Interpretive Summary: As our economic activities continue to release heavy metals into the environment, more arable land will be threatened even as the growing population increases the demand for food. There is an urgent need for economical and sustainable soil remediation strategies. Phytoremediation is a promising technique that has been demonstrated to remove heavy metals from polluted lands. Industrial hemp is an excellent candidate for phytoremediation due to its deep root system, tolerance to heavy metal accumulation, ample quantity of above-ground biomass, and multiple avenues for commercialization. The recent availability of the genome sequence as well as several powerful genetic engineering tools greatly increase the potential for bioengineering this plant to further improve its phytoremediation abilities.

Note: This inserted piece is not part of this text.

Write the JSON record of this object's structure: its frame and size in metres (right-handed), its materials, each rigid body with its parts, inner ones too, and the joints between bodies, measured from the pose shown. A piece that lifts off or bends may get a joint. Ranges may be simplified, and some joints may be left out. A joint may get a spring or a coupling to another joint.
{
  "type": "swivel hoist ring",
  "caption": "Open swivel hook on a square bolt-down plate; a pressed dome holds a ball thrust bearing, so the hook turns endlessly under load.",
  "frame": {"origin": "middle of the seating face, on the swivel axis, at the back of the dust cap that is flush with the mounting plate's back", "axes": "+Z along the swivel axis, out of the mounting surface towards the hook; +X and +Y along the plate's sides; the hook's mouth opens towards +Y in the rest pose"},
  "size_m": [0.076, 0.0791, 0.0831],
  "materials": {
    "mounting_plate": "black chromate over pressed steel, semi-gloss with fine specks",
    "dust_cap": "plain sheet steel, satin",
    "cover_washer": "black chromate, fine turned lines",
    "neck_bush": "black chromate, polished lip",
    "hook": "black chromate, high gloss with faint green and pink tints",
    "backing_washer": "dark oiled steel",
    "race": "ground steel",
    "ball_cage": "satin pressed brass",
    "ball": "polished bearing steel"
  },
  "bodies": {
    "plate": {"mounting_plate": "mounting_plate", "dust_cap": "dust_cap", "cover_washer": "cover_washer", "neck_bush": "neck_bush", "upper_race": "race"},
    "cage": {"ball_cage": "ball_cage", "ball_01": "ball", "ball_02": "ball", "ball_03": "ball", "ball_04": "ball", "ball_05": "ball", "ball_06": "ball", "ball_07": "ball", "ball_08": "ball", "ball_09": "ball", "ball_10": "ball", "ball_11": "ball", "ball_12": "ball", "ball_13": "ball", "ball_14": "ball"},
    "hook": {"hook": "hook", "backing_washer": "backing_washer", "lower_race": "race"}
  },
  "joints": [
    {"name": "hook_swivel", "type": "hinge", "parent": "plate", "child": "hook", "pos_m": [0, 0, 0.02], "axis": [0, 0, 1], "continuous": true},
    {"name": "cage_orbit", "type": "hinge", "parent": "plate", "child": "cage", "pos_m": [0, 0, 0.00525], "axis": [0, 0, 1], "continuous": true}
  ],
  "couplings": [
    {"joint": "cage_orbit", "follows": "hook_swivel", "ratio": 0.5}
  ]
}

Technical Abstract: The accumulation of anthropogenic heavy metals in soil is a major form of pollution. These toxic elements are nonbiodegradable and therefore persist for many years as threats to human and environmental health. Traditional forms of remediation are costly and potentially damaging to the land. An alternative strategy is phytoremediation in which plants are used to capture the heavy metal from the environment. Industrial hemp (Cannabis sativa) is a promising candidate for phytoremediation. Hemp has deep roots and has been shown to be tolerant to the accumulation of different heavy metals. In addition, the crop biomass has many potential commercial uses after harvest. Furthermore, the recent availability of an annotated genome sequence provides a powerful tool to bioengineer C. sativa for better phytoremediation.